> _Task details_
Every record must be repeated exactly, with no omission.

> _Dataset entries_
------------------------------------------------------------

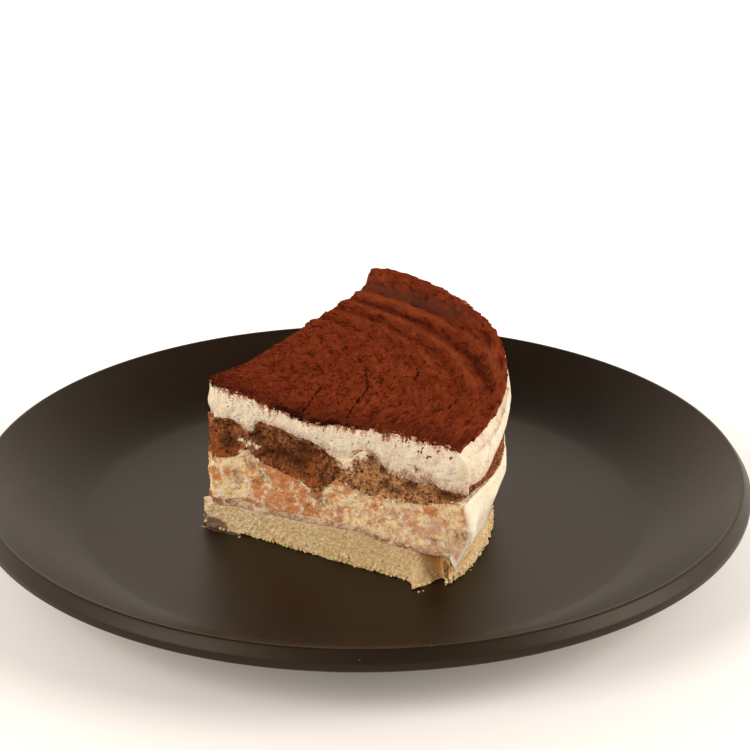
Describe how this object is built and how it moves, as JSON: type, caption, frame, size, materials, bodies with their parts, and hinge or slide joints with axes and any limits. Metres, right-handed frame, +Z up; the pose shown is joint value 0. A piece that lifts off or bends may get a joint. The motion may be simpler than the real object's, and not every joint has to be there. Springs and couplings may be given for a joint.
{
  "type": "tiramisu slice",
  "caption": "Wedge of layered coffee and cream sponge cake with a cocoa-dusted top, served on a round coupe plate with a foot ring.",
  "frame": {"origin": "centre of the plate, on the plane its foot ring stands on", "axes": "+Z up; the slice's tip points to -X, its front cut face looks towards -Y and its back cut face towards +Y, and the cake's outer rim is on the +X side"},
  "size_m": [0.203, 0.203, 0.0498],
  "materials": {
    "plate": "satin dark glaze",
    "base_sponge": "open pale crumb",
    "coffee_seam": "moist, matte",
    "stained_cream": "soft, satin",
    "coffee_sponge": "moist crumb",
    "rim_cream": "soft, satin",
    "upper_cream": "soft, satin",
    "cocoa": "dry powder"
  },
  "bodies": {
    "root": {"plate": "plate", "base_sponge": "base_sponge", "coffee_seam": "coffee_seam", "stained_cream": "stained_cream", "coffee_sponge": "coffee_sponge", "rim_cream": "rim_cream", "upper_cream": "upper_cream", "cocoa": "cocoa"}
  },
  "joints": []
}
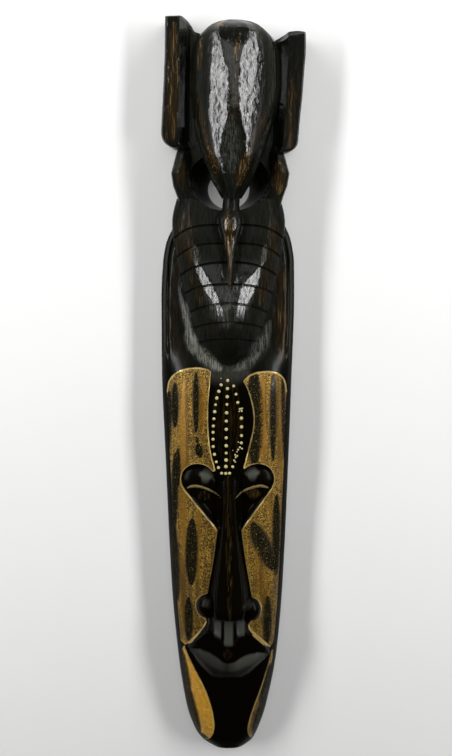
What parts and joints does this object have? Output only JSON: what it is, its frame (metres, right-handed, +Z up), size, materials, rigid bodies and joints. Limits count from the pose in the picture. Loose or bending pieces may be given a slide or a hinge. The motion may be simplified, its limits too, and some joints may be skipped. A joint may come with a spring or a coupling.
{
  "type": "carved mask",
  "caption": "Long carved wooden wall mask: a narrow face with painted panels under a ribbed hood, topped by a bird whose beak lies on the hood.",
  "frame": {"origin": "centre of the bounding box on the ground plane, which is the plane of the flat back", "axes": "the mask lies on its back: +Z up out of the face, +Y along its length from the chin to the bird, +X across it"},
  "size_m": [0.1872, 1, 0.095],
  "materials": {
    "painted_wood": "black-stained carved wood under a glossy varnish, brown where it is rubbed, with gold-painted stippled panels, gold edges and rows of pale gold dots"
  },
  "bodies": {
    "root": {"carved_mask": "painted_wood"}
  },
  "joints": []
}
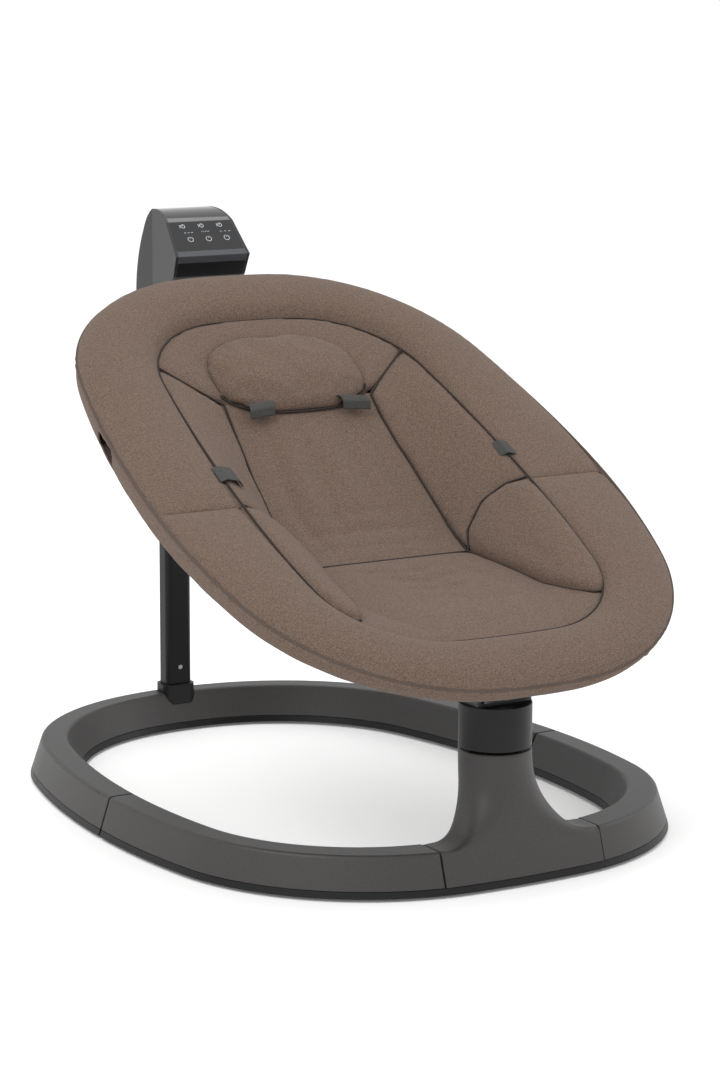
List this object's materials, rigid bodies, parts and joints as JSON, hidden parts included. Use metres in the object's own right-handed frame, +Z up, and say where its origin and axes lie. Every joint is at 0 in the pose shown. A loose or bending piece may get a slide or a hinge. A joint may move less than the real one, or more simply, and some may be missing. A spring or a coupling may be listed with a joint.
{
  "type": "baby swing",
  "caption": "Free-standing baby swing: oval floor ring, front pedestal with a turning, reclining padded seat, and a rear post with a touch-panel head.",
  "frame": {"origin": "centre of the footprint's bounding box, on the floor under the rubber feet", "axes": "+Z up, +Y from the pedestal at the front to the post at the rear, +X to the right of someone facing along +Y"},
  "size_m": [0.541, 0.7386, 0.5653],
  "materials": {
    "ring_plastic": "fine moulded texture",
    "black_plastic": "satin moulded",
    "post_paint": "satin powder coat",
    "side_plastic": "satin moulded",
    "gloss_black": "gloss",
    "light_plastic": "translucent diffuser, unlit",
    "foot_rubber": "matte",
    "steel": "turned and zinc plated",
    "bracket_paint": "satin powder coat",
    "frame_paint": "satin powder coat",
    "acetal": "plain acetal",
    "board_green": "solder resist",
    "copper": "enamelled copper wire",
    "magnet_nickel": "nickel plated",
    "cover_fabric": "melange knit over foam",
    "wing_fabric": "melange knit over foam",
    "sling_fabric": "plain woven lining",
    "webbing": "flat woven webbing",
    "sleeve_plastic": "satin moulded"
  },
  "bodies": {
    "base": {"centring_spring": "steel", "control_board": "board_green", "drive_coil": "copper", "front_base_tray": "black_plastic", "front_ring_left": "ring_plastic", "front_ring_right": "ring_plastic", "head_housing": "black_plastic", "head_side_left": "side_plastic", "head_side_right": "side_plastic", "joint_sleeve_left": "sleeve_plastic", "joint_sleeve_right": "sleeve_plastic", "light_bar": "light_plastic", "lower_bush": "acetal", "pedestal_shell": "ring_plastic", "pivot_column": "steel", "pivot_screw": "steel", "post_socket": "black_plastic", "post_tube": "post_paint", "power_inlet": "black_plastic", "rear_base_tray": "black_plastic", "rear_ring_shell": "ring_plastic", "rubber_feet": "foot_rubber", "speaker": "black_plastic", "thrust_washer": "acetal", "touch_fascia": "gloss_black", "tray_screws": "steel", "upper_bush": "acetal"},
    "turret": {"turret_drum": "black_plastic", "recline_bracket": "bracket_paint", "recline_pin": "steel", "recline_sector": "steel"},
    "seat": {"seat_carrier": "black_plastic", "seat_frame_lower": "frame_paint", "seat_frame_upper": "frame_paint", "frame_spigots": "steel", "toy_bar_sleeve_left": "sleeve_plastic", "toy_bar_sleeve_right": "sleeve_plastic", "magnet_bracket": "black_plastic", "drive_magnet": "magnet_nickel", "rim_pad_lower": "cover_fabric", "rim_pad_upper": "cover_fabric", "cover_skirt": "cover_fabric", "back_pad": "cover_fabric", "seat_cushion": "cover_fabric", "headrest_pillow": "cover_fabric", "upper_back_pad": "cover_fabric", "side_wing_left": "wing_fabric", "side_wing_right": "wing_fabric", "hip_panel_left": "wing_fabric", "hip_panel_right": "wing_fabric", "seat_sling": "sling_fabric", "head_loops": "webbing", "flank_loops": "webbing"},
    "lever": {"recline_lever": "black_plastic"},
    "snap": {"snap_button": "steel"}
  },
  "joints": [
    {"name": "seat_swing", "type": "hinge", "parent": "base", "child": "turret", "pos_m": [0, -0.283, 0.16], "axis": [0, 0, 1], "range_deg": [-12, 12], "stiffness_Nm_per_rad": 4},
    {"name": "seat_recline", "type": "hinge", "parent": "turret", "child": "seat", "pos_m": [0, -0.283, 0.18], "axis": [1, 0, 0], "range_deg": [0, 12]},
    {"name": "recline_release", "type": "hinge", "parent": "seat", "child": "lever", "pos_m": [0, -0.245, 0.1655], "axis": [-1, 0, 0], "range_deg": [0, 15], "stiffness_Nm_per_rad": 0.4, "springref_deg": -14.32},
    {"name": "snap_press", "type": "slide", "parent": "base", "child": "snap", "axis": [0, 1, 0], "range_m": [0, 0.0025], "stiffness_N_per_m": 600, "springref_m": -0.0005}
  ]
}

------------------------------------------------------------

> _Full output_
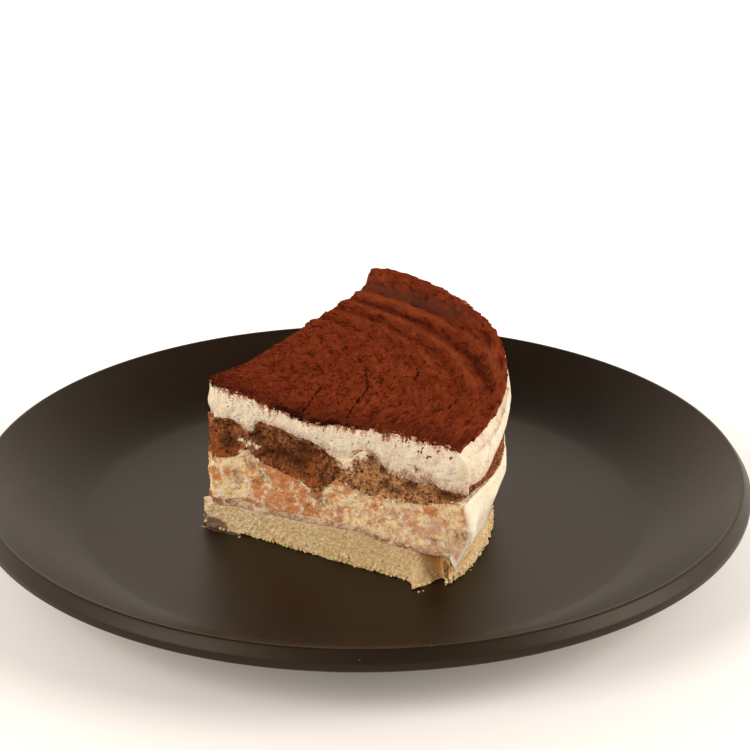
Describe how this object is built and how it moves, as JSON: type, caption, frame, size, materials, bodies with their parts, and hinge or slide joints with axes and any limits. Metres, right-handed frame, +Z up; the pose shown is joint value 0. A piece that lifts off or bends may get a joint. The motion may be simpler than the real object's, and not every joint has to be there. Springs and couplings may be given for a joint.
{
  "type": "tiramisu slice",
  "caption": "Wedge of layered coffee and cream sponge cake with a cocoa-dusted top, served on a round coupe plate with a foot ring.",
  "frame": {"origin": "centre of the plate, on the plane its foot ring stands on", "axes": "+Z up; the slice's tip points to -X, its front cut face looks towards -Y and its back cut face towards +Y, and the cake's outer rim is on the +X side"},
  "size_m": [0.203, 0.203, 0.0498],
  "materials": {
    "plate": "satin dark glaze",
    "base_sponge": "open pale crumb",
    "coffee_seam": "moist, matte",
    "stained_cream": "soft, satin",
    "coffee_sponge": "moist crumb",
    "rim_cream": "soft, satin",
    "upper_cream": "soft, satin",
    "cocoa": "dry powder"
  },
  "bodies": {
    "root": {"plate": "plate", "base_sponge": "base_sponge", "coffee_seam": "coffee_seam", "stained_cream": "stained_cream", "coffee_sponge": "coffee_sponge", "rim_cream": "rim_cream", "upper_cream": "upper_cream", "cocoa": "cocoa"}
  },
  "joints": []
}
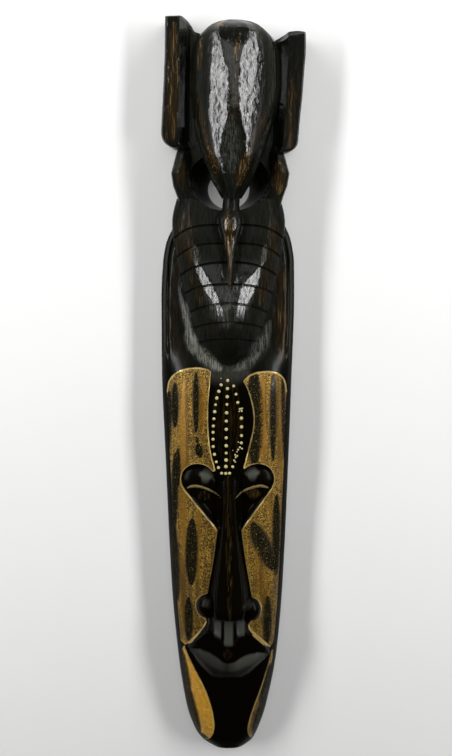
What parts and joints does this object have? Output only JSON: what it is, its frame (metres, right-handed, +Z up), size, materials, rigid bodies and joints. Limits count from the pose in the picture. Loose or bending pieces may be given a slide or a hinge. The motion may be simplified, its limits too, and some joints may be skipped. A joint may come with a spring or a coupling.
{
  "type": "carved mask",
  "caption": "Long carved wooden wall mask: a narrow face with painted panels under a ribbed hood, topped by a bird whose beak lies on the hood.",
  "frame": {"origin": "centre of the bounding box on the ground plane, which is the plane of the flat back", "axes": "the mask lies on its back: +Z up out of the face, +Y along its length from the chin to the bird, +X across it"},
  "size_m": [0.1872, 1, 0.095],
  "materials": {
    "painted_wood": "black-stained carved wood under a glossy varnish, brown where it is rubbed, with gold-painted stippled panels, gold edges and rows of pale gold dots"
  },
  "bodies": {
    "root": {"carved_mask": "painted_wood"}
  },
  "joints": []
}
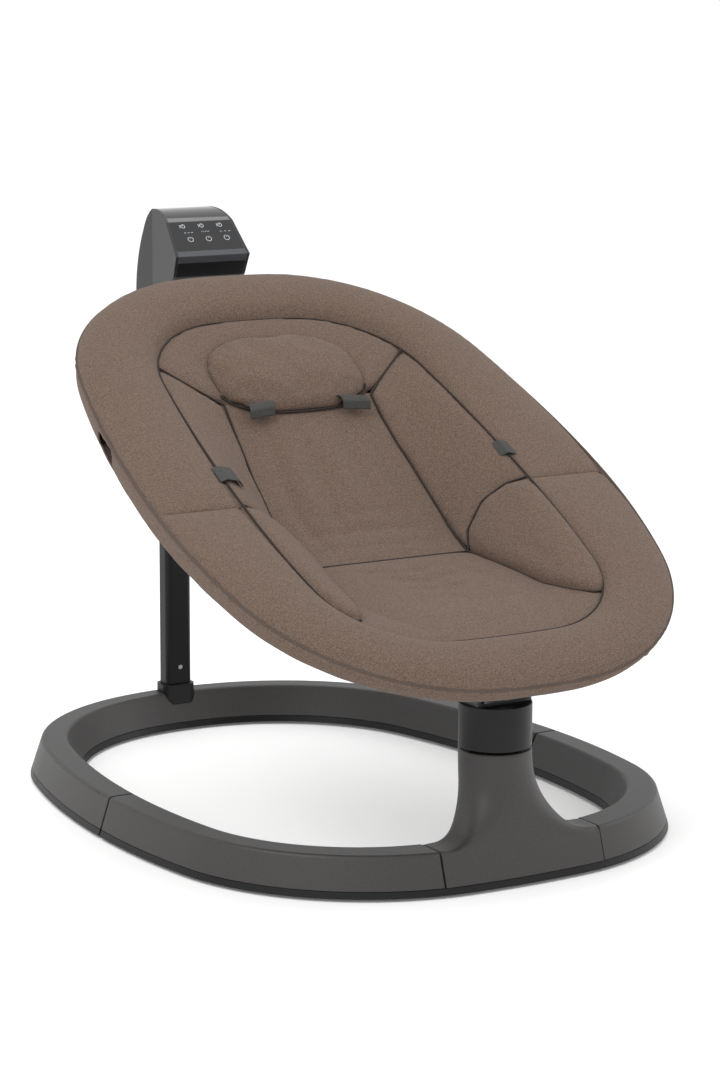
List this object's materials, rigid bodies, parts and joints as JSON, hidden parts included. Use metres in the object's own right-handed frame, +Z up, and say where its origin and axes lie. Every joint is at 0 in the pose shown. A loose or bending piece may get a slide or a hinge. A joint may move less than the real one, or more simply, and some may be missing. A spring or a coupling may be listed with a joint.
{
  "type": "baby swing",
  "caption": "Free-standing baby swing: oval floor ring, front pedestal with a turning, reclining padded seat, and a rear post with a touch-panel head.",
  "frame": {"origin": "centre of the footprint's bounding box, on the floor under the rubber feet", "axes": "+Z up, +Y from the pedestal at the front to the post at the rear, +X to the right of someone facing along +Y"},
  "size_m": [0.541, 0.7386, 0.5653],
  "materials": {
    "ring_plastic": "fine moulded texture",
    "black_plastic": "satin moulded",
    "post_paint": "satin powder coat",
    "side_plastic": "satin moulded",
    "gloss_black": "gloss",
    "light_plastic": "translucent diffuser, unlit",
    "foot_rubber": "matte",
    "steel": "turned and zinc plated",
    "bracket_paint": "satin powder coat",
    "frame_paint": "satin powder coat",
    "acetal": "plain acetal",
    "board_green": "solder resist",
    "copper": "enamelled copper wire",
    "magnet_nickel": "nickel plated",
    "cover_fabric": "melange knit over foam",
    "wing_fabric": "melange knit over foam",
    "sling_fabric": "plain woven lining",
    "webbing": "flat woven webbing",
    "sleeve_plastic": "satin moulded"
  },
  "bodies": {
    "base": {"centring_spring": "steel", "control_board": "board_green", "drive_coil": "copper", "front_base_tray": "black_plastic", "front_ring_left": "ring_plastic", "front_ring_right": "ring_plastic", "head_housing": "black_plastic", "head_side_left": "side_plastic", "head_side_right": "side_plastic", "joint_sleeve_left": "sleeve_plastic", "joint_sleeve_right": "sleeve_plastic", "light_bar": "light_plastic", "lower_bush": "acetal", "pedestal_shell": "ring_plastic", "pivot_column": "steel", "pivot_screw": "steel", "post_socket": "black_plastic", "post_tube": "post_paint", "power_inlet": "black_plastic", "rear_base_tray": "black_plastic", "rear_ring_shell": "ring_plastic", "rubber_feet": "foot_rubber", "speaker": "black_plastic", "thrust_washer": "acetal", "touch_fascia": "gloss_black", "tray_screws": "steel", "upper_bush": "acetal"},
    "turret": {"turret_drum": "black_plastic", "recline_bracket": "bracket_paint", "recline_pin": "steel", "recline_sector": "steel"},
    "seat": {"seat_carrier": "black_plastic", "seat_frame_lower": "frame_paint", "seat_frame_upper": "frame_paint", "frame_spigots": "steel", "toy_bar_sleeve_left": "sleeve_plastic", "toy_bar_sleeve_right": "sleeve_plastic", "magnet_bracket": "black_plastic", "drive_magnet": "magnet_nickel", "rim_pad_lower": "cover_fabric", "rim_pad_upper": "cover_fabric", "cover_skirt": "cover_fabric", "back_pad": "cover_fabric", "seat_cushion": "cover_fabric", "headrest_pillow": "cover_fabric", "upper_back_pad": "cover_fabric", "side_wing_left": "wing_fabric", "side_wing_right": "wing_fabric", "hip_panel_left": "wing_fabric", "hip_panel_right": "wing_fabric", "seat_sling": "sling_fabric", "head_loops": "webbing", "flank_loops": "webbing"},
    "lever": {"recline_lever": "black_plastic"},
    "snap": {"snap_button": "steel"}
  },
  "joints": [
    {"name": "seat_swing", "type": "hinge", "parent": "base", "child": "turret", "pos_m": [0, -0.283, 0.16], "axis": [0, 0, 1], "range_deg": [-12, 12], "stiffness_Nm_per_rad": 4},
    {"name": "seat_recline", "type": "hinge", "parent": "turret", "child": "seat", "pos_m": [0, -0.283, 0.18], "axis": [1, 0, 0], "range_deg": [0, 12]},
    {"name": "recline_release", "type": "hinge", "parent": "seat", "child": "lever", "pos_m": [0, -0.245, 0.1655], "axis": [-1, 0, 0], "range_deg": [0, 15], "stiffness_Nm_per_rad": 0.4, "springref_deg": -14.32},
    {"name": "snap_press", "type": "slide", "parent": "base", "child": "snap", "axis": [0, 1, 0], "range_m": [0, 0.0025], "stiffness_N_per_m": 600, "springref_m": -0.0005}
  ]
}